== Exercise prompt ==
Starting at the line containing "over the origin", copy each line exactly, ending with the line containing "if empty is". Leave out everything else.

CAD and scene scripts:
_ _ _ _ _
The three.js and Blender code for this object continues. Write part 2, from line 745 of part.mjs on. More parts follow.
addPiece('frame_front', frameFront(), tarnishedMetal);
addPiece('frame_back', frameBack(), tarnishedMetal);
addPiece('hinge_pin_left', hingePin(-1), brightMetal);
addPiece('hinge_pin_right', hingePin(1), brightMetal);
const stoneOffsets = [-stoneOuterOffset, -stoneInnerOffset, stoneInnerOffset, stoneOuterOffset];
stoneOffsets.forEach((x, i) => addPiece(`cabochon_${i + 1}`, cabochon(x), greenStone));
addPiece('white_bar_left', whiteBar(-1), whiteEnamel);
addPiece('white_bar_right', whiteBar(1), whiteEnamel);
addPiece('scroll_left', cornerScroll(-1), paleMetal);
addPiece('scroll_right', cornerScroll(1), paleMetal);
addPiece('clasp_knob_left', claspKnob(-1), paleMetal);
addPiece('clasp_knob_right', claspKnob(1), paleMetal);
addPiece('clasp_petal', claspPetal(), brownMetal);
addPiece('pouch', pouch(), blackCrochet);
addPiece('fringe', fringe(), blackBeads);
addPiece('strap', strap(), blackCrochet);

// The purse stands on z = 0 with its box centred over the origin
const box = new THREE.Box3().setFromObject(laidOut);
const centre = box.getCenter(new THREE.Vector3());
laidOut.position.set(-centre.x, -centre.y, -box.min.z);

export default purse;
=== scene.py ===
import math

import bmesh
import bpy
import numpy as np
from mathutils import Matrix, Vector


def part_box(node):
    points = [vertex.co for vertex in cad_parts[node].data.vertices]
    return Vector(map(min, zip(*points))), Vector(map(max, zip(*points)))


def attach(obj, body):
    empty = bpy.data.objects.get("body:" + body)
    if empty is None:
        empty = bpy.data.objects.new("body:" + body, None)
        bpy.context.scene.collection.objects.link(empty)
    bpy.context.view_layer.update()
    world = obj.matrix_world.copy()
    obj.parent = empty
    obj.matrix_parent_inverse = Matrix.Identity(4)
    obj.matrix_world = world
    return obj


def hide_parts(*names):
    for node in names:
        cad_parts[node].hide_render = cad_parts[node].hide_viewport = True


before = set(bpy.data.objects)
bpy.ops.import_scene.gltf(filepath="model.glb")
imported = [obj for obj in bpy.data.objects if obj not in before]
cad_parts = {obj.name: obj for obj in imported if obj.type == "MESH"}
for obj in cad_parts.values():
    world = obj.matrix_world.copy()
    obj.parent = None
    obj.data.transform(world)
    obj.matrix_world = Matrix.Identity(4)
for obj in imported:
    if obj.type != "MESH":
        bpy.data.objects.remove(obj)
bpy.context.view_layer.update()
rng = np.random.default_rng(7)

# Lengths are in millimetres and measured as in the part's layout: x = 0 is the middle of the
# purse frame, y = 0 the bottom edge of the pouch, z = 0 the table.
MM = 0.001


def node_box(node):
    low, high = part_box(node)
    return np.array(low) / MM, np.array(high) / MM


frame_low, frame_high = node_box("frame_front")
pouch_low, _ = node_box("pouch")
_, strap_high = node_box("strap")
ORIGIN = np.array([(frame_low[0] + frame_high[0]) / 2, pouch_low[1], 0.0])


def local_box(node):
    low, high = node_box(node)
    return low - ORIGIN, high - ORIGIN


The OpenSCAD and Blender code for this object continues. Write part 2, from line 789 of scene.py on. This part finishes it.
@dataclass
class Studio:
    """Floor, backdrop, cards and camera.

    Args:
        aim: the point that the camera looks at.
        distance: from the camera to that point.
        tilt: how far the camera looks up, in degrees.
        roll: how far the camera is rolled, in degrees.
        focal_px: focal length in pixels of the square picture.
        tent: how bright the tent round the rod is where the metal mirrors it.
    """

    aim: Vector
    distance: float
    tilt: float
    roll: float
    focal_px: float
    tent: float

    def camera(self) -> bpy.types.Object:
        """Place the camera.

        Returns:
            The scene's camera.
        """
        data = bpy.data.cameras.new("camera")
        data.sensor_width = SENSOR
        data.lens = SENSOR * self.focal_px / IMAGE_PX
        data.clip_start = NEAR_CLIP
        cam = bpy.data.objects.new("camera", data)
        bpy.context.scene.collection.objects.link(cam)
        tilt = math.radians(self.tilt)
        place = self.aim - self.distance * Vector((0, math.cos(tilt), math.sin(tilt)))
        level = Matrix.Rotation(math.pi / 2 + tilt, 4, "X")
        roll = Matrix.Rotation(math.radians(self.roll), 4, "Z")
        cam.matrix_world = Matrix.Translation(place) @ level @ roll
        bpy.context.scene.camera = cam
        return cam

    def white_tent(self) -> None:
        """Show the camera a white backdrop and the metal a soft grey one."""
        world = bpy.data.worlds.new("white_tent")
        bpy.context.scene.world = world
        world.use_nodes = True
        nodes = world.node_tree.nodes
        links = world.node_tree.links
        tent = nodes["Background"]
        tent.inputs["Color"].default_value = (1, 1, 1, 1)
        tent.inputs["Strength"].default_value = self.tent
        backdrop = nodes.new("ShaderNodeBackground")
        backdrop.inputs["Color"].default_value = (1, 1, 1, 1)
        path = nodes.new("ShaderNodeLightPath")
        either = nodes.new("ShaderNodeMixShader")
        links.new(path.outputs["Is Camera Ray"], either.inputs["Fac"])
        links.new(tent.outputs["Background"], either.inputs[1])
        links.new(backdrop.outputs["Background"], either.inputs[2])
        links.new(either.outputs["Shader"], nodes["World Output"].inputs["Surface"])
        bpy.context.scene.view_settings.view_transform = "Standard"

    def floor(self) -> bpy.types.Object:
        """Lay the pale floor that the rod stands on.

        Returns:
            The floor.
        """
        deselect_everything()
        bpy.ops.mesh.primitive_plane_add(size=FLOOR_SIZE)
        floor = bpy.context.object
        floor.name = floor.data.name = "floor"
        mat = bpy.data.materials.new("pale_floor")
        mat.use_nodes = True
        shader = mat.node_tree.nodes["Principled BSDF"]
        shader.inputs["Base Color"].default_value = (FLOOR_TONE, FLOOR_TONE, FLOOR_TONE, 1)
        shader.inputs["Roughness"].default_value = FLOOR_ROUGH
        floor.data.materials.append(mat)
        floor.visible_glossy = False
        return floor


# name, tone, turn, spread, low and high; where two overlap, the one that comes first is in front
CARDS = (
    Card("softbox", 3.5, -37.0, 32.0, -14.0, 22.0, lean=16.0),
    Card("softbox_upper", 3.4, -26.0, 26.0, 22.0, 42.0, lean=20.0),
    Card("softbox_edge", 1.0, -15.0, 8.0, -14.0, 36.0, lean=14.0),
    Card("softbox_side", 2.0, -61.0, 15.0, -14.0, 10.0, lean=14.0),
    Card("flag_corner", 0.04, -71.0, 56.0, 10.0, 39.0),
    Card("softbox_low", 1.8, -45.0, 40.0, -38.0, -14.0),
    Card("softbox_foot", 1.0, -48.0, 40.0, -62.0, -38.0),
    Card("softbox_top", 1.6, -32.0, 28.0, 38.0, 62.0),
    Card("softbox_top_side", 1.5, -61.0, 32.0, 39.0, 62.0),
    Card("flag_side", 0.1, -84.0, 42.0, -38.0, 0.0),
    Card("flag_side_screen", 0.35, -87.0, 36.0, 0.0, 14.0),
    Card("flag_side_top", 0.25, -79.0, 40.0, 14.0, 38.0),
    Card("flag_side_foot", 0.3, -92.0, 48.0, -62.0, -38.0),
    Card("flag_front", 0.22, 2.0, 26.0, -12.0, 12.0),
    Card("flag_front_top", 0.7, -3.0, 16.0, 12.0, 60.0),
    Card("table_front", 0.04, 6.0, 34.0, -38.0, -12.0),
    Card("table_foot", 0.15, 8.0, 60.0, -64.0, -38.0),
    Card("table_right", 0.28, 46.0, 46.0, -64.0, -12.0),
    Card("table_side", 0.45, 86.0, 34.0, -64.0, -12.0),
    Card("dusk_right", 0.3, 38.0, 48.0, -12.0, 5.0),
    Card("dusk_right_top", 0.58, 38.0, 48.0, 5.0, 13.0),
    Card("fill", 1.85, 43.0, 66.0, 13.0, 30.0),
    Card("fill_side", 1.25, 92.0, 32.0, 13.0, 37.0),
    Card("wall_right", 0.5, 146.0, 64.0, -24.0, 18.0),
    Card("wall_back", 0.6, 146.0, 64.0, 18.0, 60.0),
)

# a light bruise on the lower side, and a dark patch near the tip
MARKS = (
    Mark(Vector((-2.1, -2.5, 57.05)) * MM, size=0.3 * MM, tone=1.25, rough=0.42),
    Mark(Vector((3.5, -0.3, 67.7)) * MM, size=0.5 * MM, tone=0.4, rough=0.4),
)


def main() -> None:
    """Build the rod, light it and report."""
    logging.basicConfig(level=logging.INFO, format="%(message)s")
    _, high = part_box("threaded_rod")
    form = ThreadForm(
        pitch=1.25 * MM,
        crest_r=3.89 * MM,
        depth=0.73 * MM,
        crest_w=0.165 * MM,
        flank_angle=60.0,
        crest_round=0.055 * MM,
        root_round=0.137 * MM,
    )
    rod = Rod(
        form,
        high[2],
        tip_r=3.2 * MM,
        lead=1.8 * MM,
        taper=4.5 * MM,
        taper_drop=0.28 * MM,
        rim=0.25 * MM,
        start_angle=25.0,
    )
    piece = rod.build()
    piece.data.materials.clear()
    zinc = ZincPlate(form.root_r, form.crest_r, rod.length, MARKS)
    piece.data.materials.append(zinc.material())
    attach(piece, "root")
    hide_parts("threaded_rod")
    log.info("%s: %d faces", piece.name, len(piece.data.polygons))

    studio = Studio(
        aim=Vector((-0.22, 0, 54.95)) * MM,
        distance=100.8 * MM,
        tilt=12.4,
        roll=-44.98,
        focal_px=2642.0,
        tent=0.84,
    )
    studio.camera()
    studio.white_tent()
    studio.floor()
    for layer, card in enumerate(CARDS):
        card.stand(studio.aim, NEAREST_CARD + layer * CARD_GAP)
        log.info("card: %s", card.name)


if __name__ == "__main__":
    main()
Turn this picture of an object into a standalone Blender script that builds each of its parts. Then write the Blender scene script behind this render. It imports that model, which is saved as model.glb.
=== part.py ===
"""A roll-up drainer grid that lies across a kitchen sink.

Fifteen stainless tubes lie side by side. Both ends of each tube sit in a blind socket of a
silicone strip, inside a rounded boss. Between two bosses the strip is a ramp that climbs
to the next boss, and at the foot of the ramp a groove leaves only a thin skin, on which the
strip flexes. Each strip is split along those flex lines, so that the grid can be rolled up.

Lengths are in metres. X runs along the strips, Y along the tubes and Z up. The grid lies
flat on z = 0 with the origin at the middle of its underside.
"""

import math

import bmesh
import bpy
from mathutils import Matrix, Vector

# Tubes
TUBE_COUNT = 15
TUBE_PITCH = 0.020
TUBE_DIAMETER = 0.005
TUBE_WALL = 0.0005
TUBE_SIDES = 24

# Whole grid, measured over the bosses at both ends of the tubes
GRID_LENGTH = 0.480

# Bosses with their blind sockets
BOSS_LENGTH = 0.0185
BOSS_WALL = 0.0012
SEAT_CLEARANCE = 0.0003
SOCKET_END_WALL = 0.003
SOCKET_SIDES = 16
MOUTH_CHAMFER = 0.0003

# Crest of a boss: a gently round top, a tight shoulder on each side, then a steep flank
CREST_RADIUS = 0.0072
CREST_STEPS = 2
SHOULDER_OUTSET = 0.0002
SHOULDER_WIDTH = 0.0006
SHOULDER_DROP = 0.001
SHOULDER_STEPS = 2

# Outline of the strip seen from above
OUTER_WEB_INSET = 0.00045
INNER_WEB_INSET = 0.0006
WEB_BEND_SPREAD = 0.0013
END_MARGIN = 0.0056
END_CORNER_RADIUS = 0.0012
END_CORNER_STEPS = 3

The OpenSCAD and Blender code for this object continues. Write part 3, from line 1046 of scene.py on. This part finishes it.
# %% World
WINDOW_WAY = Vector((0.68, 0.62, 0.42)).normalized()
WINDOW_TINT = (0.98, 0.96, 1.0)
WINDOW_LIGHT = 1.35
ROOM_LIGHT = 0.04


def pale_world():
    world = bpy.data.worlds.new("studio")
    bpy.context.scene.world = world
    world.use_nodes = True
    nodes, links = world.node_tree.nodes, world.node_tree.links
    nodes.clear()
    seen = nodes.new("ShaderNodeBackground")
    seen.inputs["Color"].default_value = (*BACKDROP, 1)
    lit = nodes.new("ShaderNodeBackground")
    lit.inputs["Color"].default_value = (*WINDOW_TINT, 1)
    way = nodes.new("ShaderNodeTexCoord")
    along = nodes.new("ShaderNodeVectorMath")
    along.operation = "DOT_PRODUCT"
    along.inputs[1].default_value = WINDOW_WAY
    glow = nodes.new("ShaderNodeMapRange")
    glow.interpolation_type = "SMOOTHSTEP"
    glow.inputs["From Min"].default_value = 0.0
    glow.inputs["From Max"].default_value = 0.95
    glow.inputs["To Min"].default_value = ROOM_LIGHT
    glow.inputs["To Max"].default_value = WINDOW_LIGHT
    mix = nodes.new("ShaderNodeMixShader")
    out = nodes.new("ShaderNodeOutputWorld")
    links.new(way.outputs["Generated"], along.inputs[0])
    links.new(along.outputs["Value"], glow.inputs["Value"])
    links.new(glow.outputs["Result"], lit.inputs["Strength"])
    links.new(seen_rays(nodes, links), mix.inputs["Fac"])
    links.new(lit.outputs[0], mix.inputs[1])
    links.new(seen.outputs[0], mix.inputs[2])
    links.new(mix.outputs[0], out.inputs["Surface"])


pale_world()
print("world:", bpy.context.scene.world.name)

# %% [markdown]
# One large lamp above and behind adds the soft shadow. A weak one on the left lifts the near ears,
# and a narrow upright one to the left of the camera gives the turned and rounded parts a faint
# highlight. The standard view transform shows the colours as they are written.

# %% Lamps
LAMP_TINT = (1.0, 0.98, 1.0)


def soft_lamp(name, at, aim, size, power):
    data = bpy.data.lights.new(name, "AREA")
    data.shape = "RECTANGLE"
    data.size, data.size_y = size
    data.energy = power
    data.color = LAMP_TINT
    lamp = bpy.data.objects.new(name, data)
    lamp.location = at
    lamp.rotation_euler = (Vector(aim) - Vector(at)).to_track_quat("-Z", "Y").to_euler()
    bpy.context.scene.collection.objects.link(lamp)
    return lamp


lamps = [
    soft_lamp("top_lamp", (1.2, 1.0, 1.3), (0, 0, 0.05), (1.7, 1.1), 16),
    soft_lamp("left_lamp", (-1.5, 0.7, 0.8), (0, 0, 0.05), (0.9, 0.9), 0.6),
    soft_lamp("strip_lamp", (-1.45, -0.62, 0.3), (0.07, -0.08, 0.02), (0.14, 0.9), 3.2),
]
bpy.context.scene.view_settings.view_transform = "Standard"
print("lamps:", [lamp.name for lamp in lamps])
_ _ _ _ _
== Solution to the exercise ==
// The purse stands on z = 0 with its box centred over the origin
const box = new THREE.Box3().setFromObject(laidOut);
const centre = box.getCenter(new THREE.Vector3());
laidOut.position.set(-centre.x, -centre.y, -box.min.z);

export default purse;
=== scene.py ===
import math

import bmesh
import bpy
import numpy as np
from mathutils import Matrix, Vector


def part_box(node):
    points = [vertex.co for vertex in cad_parts[node].data.vertices]
    return Vector(map(min, zip(*points))), Vector(map(max, zip(*points)))


def attach(obj, body):
    empty = bpy.data.objects.get("body:" + body)
    if empty is None:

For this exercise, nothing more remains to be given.